Raising children mirrors a hard drug habit in some ways. It takes away from peak performance in all other areas of your life and strains or neglects relationships. You age much faster. You try to convince yourself it’s not so bad and keep dangling hopes it will get better. You get high on short dopamine bursts, but the lows are deep and lingering.
Detailing my daily schedule and grievances would be too boring if I haven’t lost you already with my whining. The short of it is everything — from trivial hobbies like friends, tennis and this blog to the fundamental building blocks that make me happy like exercise, sleep, meal prep, cleanliness and minimalism — are squeezed to the margins if not oblivion. I’ve eaten more Taco Bell and McDonald’s in the last two months than previous 10 years.
Kids aren’t so bad if you don’t have an interest in anything else or mind the feeling of giving 60-80 percent effort across the board.
Let me just briefly document the reason why I started off the month sulking and wrap up with a thought.
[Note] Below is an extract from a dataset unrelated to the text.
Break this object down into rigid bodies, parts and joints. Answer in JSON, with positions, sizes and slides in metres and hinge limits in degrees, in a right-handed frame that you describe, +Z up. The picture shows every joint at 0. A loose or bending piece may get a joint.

I started a new job in January and got a late invite for a four-day company retreat in Austin, Texas. Learn all day, party all night, all expenses paid. It was a chance to meet my manager in person for the first time and bond with end users and execs.
This was the kind of environment I thrive in, an opportunity to make lifelong connections at a remote-first, Zoom-heavy company during a formative time in its trajectory. I wanted to show people I have personality, that I can rip shots with the party bros and hold my ground with the brainy engineers, that the square quiet guy in meetings has another side to him.
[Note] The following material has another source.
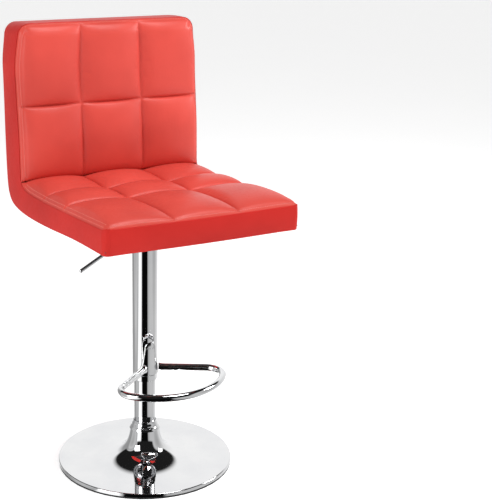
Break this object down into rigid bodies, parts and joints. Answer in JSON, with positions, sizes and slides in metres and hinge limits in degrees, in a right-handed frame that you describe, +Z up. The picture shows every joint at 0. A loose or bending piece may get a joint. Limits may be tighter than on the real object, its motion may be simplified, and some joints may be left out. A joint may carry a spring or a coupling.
{
  "type": "adjustable swivel stool",
  "caption": "Bar stool with a tufted L-shaped seat and back on a gas lift: it swivels, rises by a lever, and has a hooped footrest and a trumpet base.",
  "frame": {"origin": "on the column's axis at floor level, under the middle of the stool's footprint", "axes": "+Z up the column, -Y to the front of the seat, -X to the side with the release lever"},
  "size_m": [0.43, 0.514, 0.955],
  "materials": {
    "chrome": "polished chrome plate",
    "steel": "zinc plated steel",
    "black_steel": "black powder coat",
    "red_leather": "smooth grained synthetic leather",
    "foam": "open cell foam",
    "plywood": "moulded plywood",
    "nylon": "moulded nylon",
    "black_seal": "machined plastic",
    "rubber": "soft black rubber",
    "cast_iron": "rough casting",
    "black_cloth": "thin dust cloth"
  },
  "bodies": {
    "base": {"base_shell": "chrome", "base_collar": "chrome", "base_hub": "steel", "base_weight": "cast_iron", "floor_ring": "rubber", "standpipe": "chrome", "guide_bush": "nylon", "bearing_lower_race": "steel"},
    "cage": {"ball_cage": "steel"},
    "spindle": {"piston_rod": "steel", "piston": "black_seal", "bearing_upper_race": "steel", "rod_clip": "steel"},
    "seat": {"gas_cylinder": "black_steel", "cylinder_gland": "black_seal", "cylinder_socket": "steel", "cover_tube": "chrome", "cover_bush": "nylon", "footrest_saddle": "chrome", "footrest_loop": "chrome", "seat_plate": "black_steel", "lever_bracket": "steel", "lever_pivot_pin": "steel", "seat_bolt_1": "steel", "seat_bolt_2": "steel", "seat_bolt_3": "steel", "seat_bolt_4": "steel", "bolt_washer_1": "steel", "bolt_washer_2": "steel", "bolt_washer_3": "steel", "bolt_washer_4": "steel", "tee_nut_1": "steel", "tee_nut_2": "steel", "tee_nut_3": "steel", "tee_nut_4": "steel", "plywood_shell": "plywood", "seat_foam": "foam", "back_foam": "foam", "seat_cover": "red_leather", "back_cover": "red_leather", "rear_cover": "red_leather", "side_cover_left": "red_leather", "side_cover_right": "red_leather", "underside_cover": "black_cloth"},
    "lever": {"lever_rod": "chrome"},
    "button": {"valve_button": "steel"}
  },
  "joints": [
    {"name": "seat_swivel", "type": "hinge", "parent": "base", "child": "spindle", "pos_m": [0, 0, 0.02], "axis": [0, 0, 1], "continuous": true},
    {"name": "cage_roll", "type": "hinge", "parent": "base", "child": "cage", "pos_m": [0, 0, 0.02], "axis": [0, 0, 1], "continuous": true},
    {"name": "seat_lift", "type": "slide", "parent": "spindle", "child": "seat", "axis": [0, 0, 1], "range_m": [0, 0.21]},
    {"name": "lever_pull", "type": "hinge", "parent": "seat", "child": "lever", "pos_m": [-0.02666, -0.01376, 0.5465], "axis": [-0.4587, 0.8886, 0], "range_deg": [0, 6]},
    {"name": "button_press", "type": "slide", "parent": "seat", "child": "button", "axis": [0, 0, -1], "range_m": [0, 0.0038], "stiffness_N_per_m": 500, "springref_m": -0.001}
  ],
  "couplings": [
    {"joint": "cage_roll", "follows": "seat_swivel", "ratio": 0.5},
    {"joint": "button_press", "follows": "lever_pull", "m_per_rad": 0.0345}
  ]
}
Plus it was a snapshot in time for a company of 300 people that will either build something big or fail. Without exaggerating, this would have been the memory of a lifetime. I turned it down to support my family, and I don’t have one memory from that week except it sucked.
I should have gone to Austin. I don’t deal well with FOMO, which brings me to my thought. Having children is the risk-averse thing to do. You pretty much know how it’s going to go. You will love them more than anything. They will love you back. Your days will revolve around them.
Choosing not to have children means a lot more uncertainty around what your days will revolve around, how you will find meaning, or more nihilistically, how you will distract yourself until death. If you’re not afraid of that, if you’re not worried about FOMO down the road when everyone else is going to ballgames and recitals and graduations and weddings, if you have the conviction that kids are not right for you and you will never regret not trying, then I envy you. That’s like winning the lottery.
I didn’t have the balls. Everything I hate about parenthood I anticipated long before I met my wife. I think I didn’t resist having children because deep down I was afraid of fear of missing out on having them. That’s a big difference between actually wanting them, and I feel it every day.